# Task directions
Go through the listing and write out all of it exactly.

******

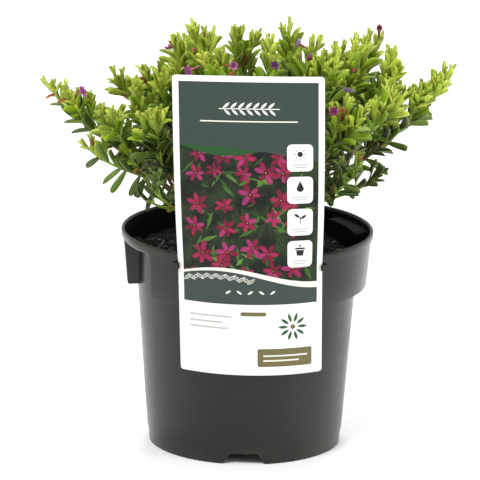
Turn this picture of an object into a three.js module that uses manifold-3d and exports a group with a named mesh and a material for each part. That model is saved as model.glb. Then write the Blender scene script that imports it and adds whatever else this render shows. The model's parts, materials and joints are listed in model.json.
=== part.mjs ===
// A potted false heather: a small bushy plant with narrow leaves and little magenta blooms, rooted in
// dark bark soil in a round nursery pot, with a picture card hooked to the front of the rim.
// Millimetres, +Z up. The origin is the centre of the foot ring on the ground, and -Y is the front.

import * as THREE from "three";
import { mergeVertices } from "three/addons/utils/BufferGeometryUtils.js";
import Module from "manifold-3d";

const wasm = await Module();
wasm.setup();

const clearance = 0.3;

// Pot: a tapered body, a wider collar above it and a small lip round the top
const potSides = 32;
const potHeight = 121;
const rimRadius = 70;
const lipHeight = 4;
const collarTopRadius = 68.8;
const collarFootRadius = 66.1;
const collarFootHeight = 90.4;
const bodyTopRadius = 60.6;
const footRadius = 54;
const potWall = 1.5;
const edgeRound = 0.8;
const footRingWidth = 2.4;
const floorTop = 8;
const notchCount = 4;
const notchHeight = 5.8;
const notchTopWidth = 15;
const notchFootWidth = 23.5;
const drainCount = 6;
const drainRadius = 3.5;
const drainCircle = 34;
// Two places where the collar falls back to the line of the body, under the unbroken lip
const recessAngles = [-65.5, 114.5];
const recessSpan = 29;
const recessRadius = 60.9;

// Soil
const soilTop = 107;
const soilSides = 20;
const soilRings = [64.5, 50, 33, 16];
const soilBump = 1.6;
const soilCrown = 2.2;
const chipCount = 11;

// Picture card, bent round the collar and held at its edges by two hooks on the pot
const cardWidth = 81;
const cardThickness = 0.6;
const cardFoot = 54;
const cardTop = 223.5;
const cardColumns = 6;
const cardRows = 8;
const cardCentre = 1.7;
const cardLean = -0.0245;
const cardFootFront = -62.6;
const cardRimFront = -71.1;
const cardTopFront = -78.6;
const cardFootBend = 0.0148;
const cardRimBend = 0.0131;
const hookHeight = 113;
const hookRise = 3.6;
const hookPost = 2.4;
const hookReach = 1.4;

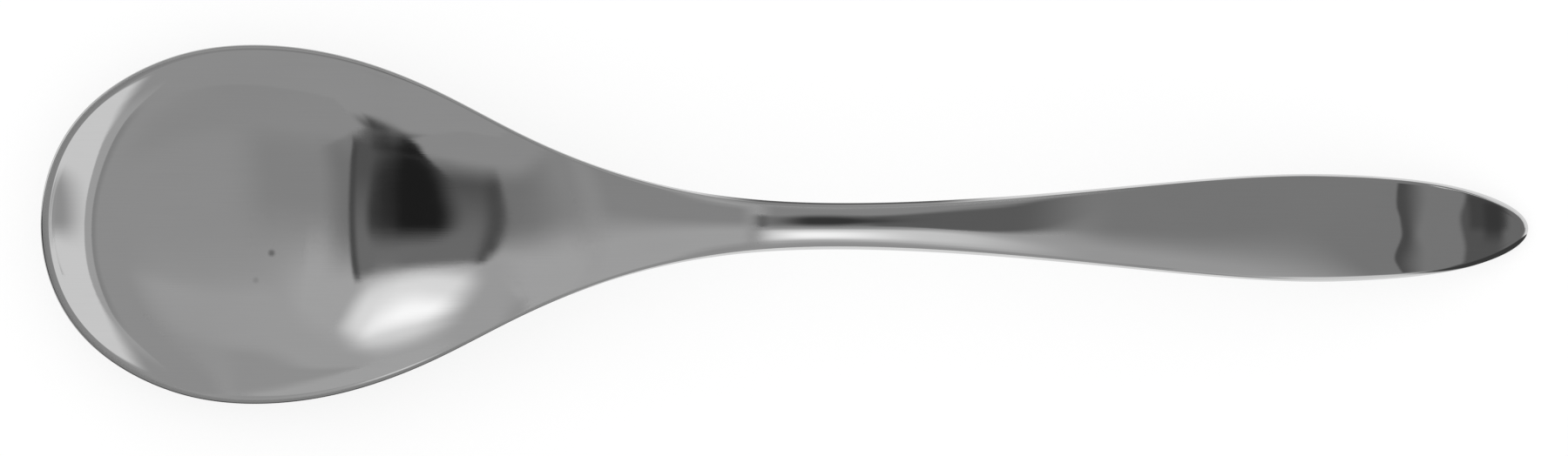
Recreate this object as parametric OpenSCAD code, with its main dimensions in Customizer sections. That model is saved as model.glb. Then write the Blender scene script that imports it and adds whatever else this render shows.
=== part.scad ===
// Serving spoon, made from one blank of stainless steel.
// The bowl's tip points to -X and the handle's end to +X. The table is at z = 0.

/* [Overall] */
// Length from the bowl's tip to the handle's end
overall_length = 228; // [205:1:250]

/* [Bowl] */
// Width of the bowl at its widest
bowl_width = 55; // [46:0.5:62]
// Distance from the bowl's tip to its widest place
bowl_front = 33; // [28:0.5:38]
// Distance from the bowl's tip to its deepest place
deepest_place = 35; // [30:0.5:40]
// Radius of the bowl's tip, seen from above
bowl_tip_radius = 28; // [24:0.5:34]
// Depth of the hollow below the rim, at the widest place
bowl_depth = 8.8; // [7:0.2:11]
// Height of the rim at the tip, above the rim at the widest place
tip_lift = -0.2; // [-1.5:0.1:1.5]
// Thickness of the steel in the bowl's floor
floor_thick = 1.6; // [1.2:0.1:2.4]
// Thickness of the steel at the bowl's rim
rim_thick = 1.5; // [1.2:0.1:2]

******

# Correct answer
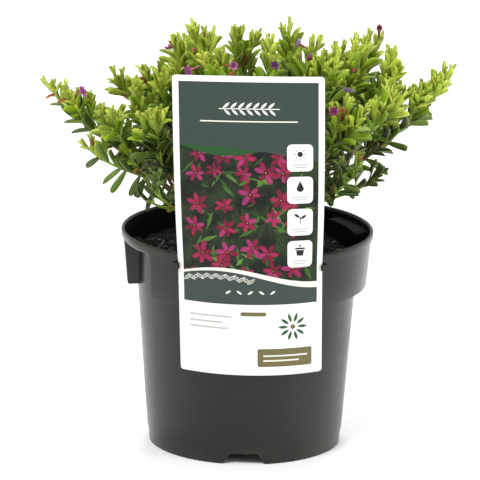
Turn this picture of an object into a three.js module that uses manifold-3d and exports a group with a named mesh and a material for each part. That model is saved as model.glb. Then write the Blender scene script that imports it and adds whatever else this render shows. The model's parts, materials and joints are listed in model.json.
=== part.mjs ===
// A potted false heather: a small bushy plant with narrow leaves and little magenta blooms, rooted in
// dark bark soil in a round nursery pot, with a picture card hooked to the front of the rim.
// Millimetres, +Z up. The origin is the centre of the foot ring on the ground, and -Y is the front.

import * as THREE from "three";
import { mergeVertices } from "three/addons/utils/BufferGeometryUtils.js";
import Module from "manifold-3d";

const wasm = await Module();
wasm.setup();

const clearance = 0.3;

// Pot: a tapered body, a wider collar above it and a small lip round the top
const potSides = 32;
const potHeight = 121;
const rimRadius = 70;
const lipHeight = 4;
const collarTopRadius = 68.8;
const collarFootRadius = 66.1;
const collarFootHeight = 90.4;
const bodyTopRadius = 60.6;
const footRadius = 54;
const potWall = 1.5;
const edgeRound = 0.8;
const footRingWidth = 2.4;
const floorTop = 8;
const notchCount = 4;
const notchHeight = 5.8;
const notchTopWidth = 15;
const notchFootWidth = 23.5;
const drainCount = 6;
const drainRadius = 3.5;
const drainCircle = 34;
// Two places where the collar falls back to the line of the body, under the unbroken lip
const recessAngles = [-65.5, 114.5];
const recessSpan = 29;
const recessRadius = 60.9;

// Soil
const soilTop = 107;
const soilSides = 20;
const soilRings = [64.5, 50, 33, 16];
const soilBump = 1.6;
const soilCrown = 2.2;
const chipCount = 11;

// Picture card, bent round the collar and held at its edges by two hooks on the pot
const cardWidth = 81;
const cardThickness = 0.6;
const cardFoot = 54;
const cardTop = 223.5;
const cardColumns = 6;
const cardRows = 8;
const cardCentre = 1.7;
const cardLean = -0.0245;
const cardFootFront = -62.6;
const cardRimFront = -71.1;
const cardTopFront = -78.6;
const cardFootBend = 0.0148;
const cardRimBend = 0.0131;
const hookHeight = 113;
const hookRise = 3.6;
const hookPost = 2.4;
const hookReach = 1.4;

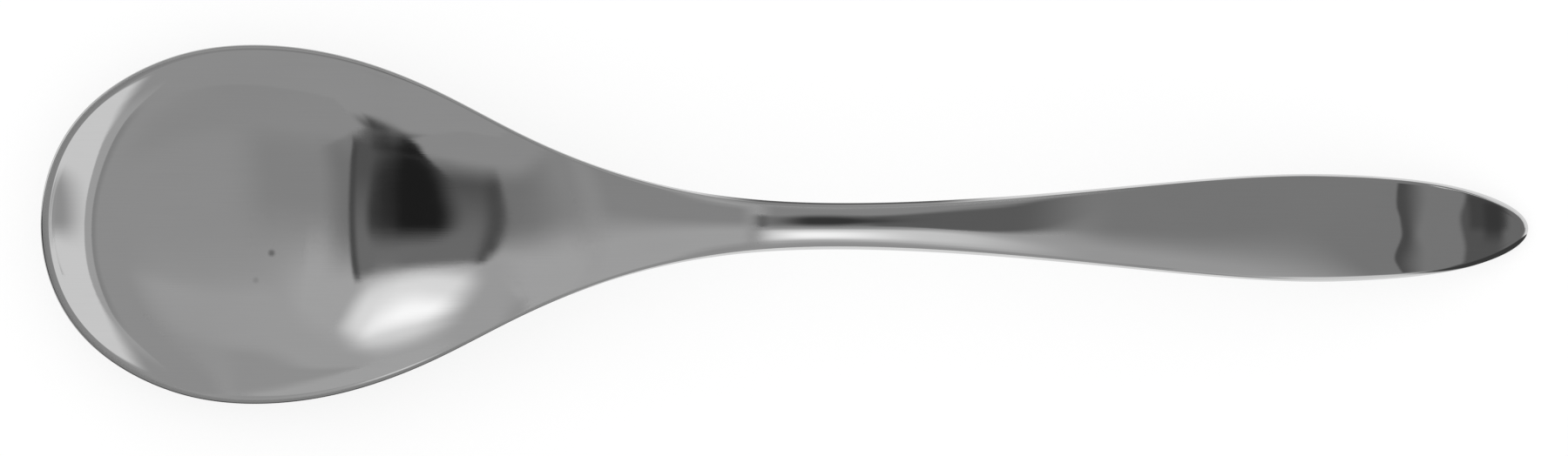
Recreate this object as parametric OpenSCAD code, with its main dimensions in Customizer sections. That model is saved as model.glb. Then write the Blender scene script that imports it and adds whatever else this render shows.
=== part.scad ===
// Serving spoon, made from one blank of stainless steel.
// The bowl's tip points to -X and the handle's end to +X. The table is at z = 0.

/* [Overall] */
// Length from the bowl's tip to the handle's end
overall_length = 228; // [205:1:250]

/* [Bowl] */
// Width of the bowl at its widest
bowl_width = 55; // [46:0.5:62]
// Distance from the bowl's tip to its widest place
bowl_front = 33; // [28:0.5:38]
// Distance from the bowl's tip to its deepest place
deepest_place = 35; // [30:0.5:40]
// Radius of the bowl's tip, seen from above
bowl_tip_radius = 28; // [24:0.5:34]
// Depth of the hollow below the rim, at the widest place
bowl_depth = 8.8; // [7:0.2:11]
// Height of the rim at the tip, above the rim at the widest place
tip_lift = -0.2; // [-1.5:0.1:1.5]
// Thickness of the steel in the bowl's floor
floor_thick = 1.6; // [1.2:0.1:2.4]
// Thickness of the steel at the bowl's rim
rim_thick = 1.5; // [1.2:0.1:2]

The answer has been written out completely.